LA FORJA DEL HÉROE
Por HERMANN TERTSCHABC Sábado, 07.12.13
Muy pocos hombres, como Mandela, han sido capaces de
modificar la Historia al modo por ellos deseado
Fue muy consciente siempre de su propia importancia. Dicen
los que le conocían que nunca puso a disposición de otros el papel que él mismo
se asignaba. El inmenso respeto que siempre demostró hacia todos y cada uno de
sus interlocutores en la vida — desde el más poderoso De Klerk que le tenía
preso hasta el último chófer que tuvo— era ante todo una expresión del supremo
respeto que se tenía a sí mismo. Y ahí es donde hay que buscar el secreto de
cómo fue convirtiendo en grandeza y magnanimidad inteligente todo su tiempo,
sus reveses personales, sus años de prisión y aislamiento y la permanente y
abrumadora manifestación de miedo y odio que era el apartheid en sí.
Tenía todas las posibilidades de haber sido un abogado
comunista radical más. Pudo haberse quedado en otro aparatchik, embrutecido y
resentido como tantos luchando entre ellos por medrar y destacar en las
ciudades africanas durante la Segunda Guerra Mundial y después con la
descolonización y la Guerra Fría. Mandela pasó muchos años actuando en terrenos
pantanosos que las más de las veces arrastran a los hombres al odio y al
crimen. Habitualmente sin retorno posible. Y no evitó el trato con quienes cayeron.
Ahí está Mandela en tantas fotografías de su vida, antes y después de sus 27
años en Robben Island, con pésimas compañías, comunistas cínicos y criminales
como Castro u otros caudillos.
Pero, al contrario que todos esos sátrapas y tiranos, él
sufrió con la violencia, la impidió cuando pudo y la lamentó después como error
propio.

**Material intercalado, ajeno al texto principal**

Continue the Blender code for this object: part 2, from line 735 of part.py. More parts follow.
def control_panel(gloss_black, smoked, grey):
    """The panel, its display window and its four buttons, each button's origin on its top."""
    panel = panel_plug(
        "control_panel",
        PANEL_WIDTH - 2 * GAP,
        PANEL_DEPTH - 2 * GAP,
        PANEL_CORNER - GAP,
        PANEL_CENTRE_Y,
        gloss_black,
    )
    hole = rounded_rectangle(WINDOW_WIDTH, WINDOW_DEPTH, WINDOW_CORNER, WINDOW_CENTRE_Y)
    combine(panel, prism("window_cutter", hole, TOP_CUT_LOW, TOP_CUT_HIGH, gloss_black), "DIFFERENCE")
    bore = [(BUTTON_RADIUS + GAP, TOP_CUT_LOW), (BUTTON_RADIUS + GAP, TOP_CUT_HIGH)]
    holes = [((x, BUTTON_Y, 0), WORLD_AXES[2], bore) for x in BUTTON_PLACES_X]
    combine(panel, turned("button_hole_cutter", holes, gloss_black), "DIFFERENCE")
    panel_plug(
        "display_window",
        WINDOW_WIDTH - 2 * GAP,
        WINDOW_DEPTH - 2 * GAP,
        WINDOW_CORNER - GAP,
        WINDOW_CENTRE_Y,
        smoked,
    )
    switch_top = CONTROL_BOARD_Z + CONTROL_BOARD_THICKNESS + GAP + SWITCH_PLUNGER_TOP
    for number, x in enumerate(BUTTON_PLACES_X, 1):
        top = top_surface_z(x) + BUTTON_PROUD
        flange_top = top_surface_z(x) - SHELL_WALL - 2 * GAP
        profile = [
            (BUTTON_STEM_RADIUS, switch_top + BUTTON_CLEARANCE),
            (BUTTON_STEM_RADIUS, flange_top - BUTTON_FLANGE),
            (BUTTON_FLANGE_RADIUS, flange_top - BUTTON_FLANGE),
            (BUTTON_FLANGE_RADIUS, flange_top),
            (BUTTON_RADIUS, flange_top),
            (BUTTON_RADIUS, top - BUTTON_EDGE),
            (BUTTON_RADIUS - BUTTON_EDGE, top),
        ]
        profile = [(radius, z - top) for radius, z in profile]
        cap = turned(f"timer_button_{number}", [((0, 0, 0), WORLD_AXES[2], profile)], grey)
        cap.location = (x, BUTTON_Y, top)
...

Los peligros en los que no cayó Mandela eran muchos. Sólo hay que
recordar la siniestra deriva de otro gran líder africano que fue compañero de
Mandela. Porque Robert Mugabe estudió como él en la Universidad de Fort Hare. Y
volvería a su Rhodesia, aún como Sudáfrica Imperio Británico, para ser un
brillante y valiente luchador por los derechos y la libertades. Tras 26 años de
presidencia, hoy es quizás el más siniestro dictador de África, con su país,
Zimbabue, otrora ejemplo de prosperidad, convertido en un pantano de demencia
política y de miseria.
Mandela, él mismo lo decía con frecuencia, cayó y se
levantó. Y cuando hablaba de caídas no se refería a los reveses infligidos por
sus adversarios, sino de sus propios errores. Y dijo aquella frase célebre de
que él no era un santo, salvo si serlo era el permanente esfuerzo por la
enmienda. En todo momento, lo cuentan sus biógrafos y lo cuentan sus amigos,
irradiaba una calidad diferente. Unos quieren ver en ello inicialmente la
majestuosidad de un joven brillante y consciente de su pertenencia a la alta
nobleza tribal. O el « aristocratismo », la firmeza de convicciones de un
hombre inusualmente dotado y consciente de ello y vocacionalmente dispuesto al
crecimiento moral. Pero muy probablemente haya en este caso algo más, casi
mitológico. Que es esa continua e inverosímil mejora de la calidad del material
del héroe. Esa vida convertida en forja para la aleación cada vez más perfecta
de inteligencia con bondad, generosidad y lucidez, de arrepentimiento y
enmienda.
Todo ello se antoja el beso de mimado de los Dioses paganos,
que muy pocos seres humanos llegan a gozar en la historia. Muy pocos hombres en
la memoria de la humanidad han sido capaces de modificar la historia del modo
por ellos deseado. Lo hizo Alejandro Magno, sí. Lo hicieron los Reyes Católicos
en España. Lo hizo Winston Churchill en el siglo XX. Pero si no hacemos
incursión ya en las vidas de los santos cristianos, muy pocos han quedado en
esa memoria universal con un reconocimiento prácticamente unánime como ese
extraordinario ser humano que ha sido Nelson Mandela.